1. The following questions of law have been referred for the opinion of this court arising out of the order passed by the Income-tax Appellate Tribunal, Amritsar Bench, Amritsar (for short, 'the Tribunal') in I.T.A. No. 647/Chandi/79 dated December 20, 1980, in respect of the assessment year 1974-75:

1. Whether, on the facts and in the circumstances of the case, the Income-tax Appellate Tribunal is right in law in holding that the mistake of not calculating the capital as on the first day of the previous year, when the assessment order was passed for the purpose of computation of deduction admissible under Section 80J, is not a mistake apparent from record which can be rectified by the Income-tax Officer under Section 154 ?

2. Whether, on the facts and in the circumstances of the case, the Income-tax Appellate Tribunal is right in law in holding that the issue of computation of capital employed as on the first day of the previous year for the purpose of computation of relief under Section 80J is a contentious one in which there can be two opinions and, therefore, there is no mistake apparent from record rectifiable by the Income-tax Officer ?

3. In any case, whether, on the facts and in the circumstances of the case, the Income-tax Appellate Tribunal is right in law in setting aside the Income-tax Officer's order under Section 154 considering particularly the provisions of Section 80J(1A) inserted by the Finance (No. 2) Act, 1980 with retrospective effect from April 1, 1972 ?

2. Briefly, the facts of the case are that the assessee filed its return of income which was assessed vide order dated December 31, 1976. While framing the assessment, the deduction under Section 80J of the Act was allowed to the tune of Rs. 54,827. Noticing that there was some error in the calculation of deduction, notice under Section 154 of the Income-tax Act, 1961 (for short, 'the Act') was issued and the amount of benefit was reduced to Rs. 30,918 vide order dated May 6, 1978. This rectification was carried out in spite of objection raised by the assessee that the issue as on that date was debatable and two views were possible, accordingly, the rectification was not possible.

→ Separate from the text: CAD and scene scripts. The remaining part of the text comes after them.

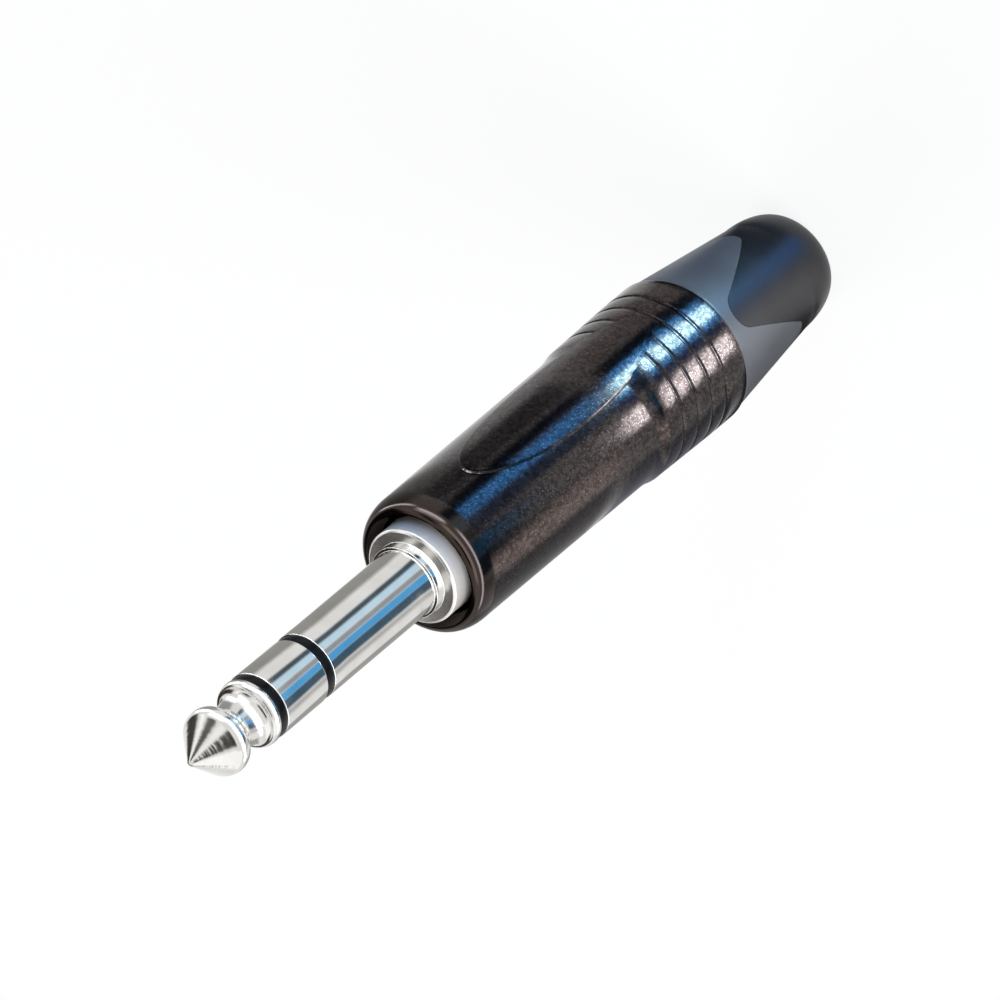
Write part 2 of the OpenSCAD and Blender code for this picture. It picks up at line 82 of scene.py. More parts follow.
# Shell
SHELL_R = 6.61
FLANK_R = 6.74
FRONT_LEN = 2.2
FRONT_DEPTH = 1.0
MOUTH_R = 5.5
MOUTH_DEPTH = 0.9
COLLAR_BORE = 4.65
SHELL_BORE = 5.25
BARREL_AT = 60.0
SHELL_END = 71.4
FLARE_LEN = 1.7
FLARE_BEND = 0.06
BARREL_FRONT_R = 7.02
BARREL_REAR_R = 7.2
BARREL_EDGE = 0.3
GROOVES = 4
GROOVE_PITCH = 2.1
GROOVE_BACK = 3.05
GROOVE_W = 0.32
GROOVE_DEPTH = 0.13

# Plaque
PLAQUE_Z = 52.5
PLAQUE_HALF_LEN = 13.2
PLAQUE_HALF_W = 3.53
PLAQUE_R = 6.91
PLAQUE_REAR_R = 7.16

# Thread
THREAD_PITCH = 1.5
THREAD_TURNS = 3
THREAD_AT = 62.6
PILOT_AT = 67.1
THREAD_BORE = 5.85
PILOT_BORE = 6.0
PILOT_R = 5.95
THREAD_ROOT = 5.35
THREAD_CREST = 5.75
NECK_BORE = 4.95
NECK_EDGE = 0.25

# Boot
BOOT_FRONT_R = 7.05
BOOT_REAR_R = 5.5
BOOT_EDGE = 0.12
TAPER_END = 84.3
FOOT_R = 3.8
CABLE_R = 3.4
CABLE_EDGE = 0.15
WEB_BORE = 3.8
WEB_AT = 73.4
WEB_END = 74.4
CONE_GAP = 0.1
CONE_END_R = 4.1065
CONE_AT = 70.0
PETALS = 3
PETAL_WALL = 1.3
FLOOR_DEPTH = 1.4
VALLEY_Z = 72.8
VALLEY_R = 1.8
PETAL_LEN = 9.2
PETAL_TIP_R = 0.65
VALLEY_TURN = -42
SEAM = 0.035


# ---------------------------------------------------------------------------
# Meshes
# ---------------------------------------------------------------------------

def make_mesh(name, verts, faces, sharp=35):
    """A piece from points in millimetres, smooth but for edges sharper than sharp degrees."""
    mesh = bpy.data.meshes.new(name)
    mesh.from_pydata([(x * MM, y * MM, (HEIGHT - z) * MM) for x, y, z in verts], [], faces)
    mesh.validate()
    mesh.shade_smooth()
    mesh.set_sharp_from_angle(angle=math.radians(sharp))
    piece = bpy.data.objects.new(name, mesh)
    bpy.context.scene.collection.objects.link(piece)
    return piece


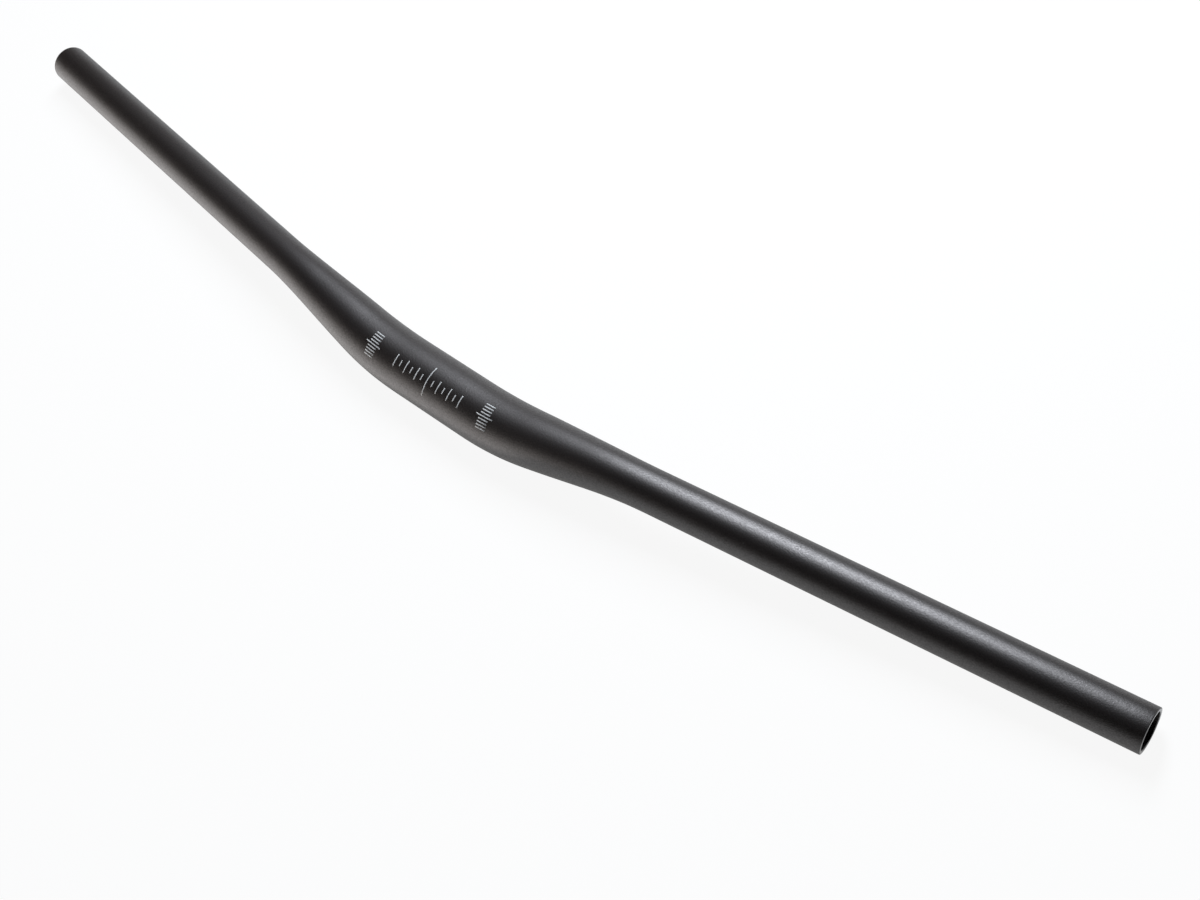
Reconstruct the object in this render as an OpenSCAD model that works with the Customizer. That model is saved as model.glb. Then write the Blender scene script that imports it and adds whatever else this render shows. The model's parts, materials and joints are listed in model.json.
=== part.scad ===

In appeal, the Commissioner of Income-tax (Appeals) for short, 'the CIT(A)' upheld the order passed in rectification. However, before the Tribunal, the assessee succeeded where the Tribunal found that the contention of the assessee that the issue, as on the date of passing of rectification order, was debatable.

3. Counsel for the Revenue was unable to point out any error in the view taken by the Tribunal wherein it is held that the issue as on date was debatable and when two views on the same issue were available, the order of assessment cannot be held to be suffering from error or mistake apparent from record and, accordingly, the jurisdiction under Section 154 of the Act could not be exercised. Endorsing the view taken by the Tribunal, we answer the question referred against the Revenue and in favour of the assessee.

4. The reference is disposed of accordingly.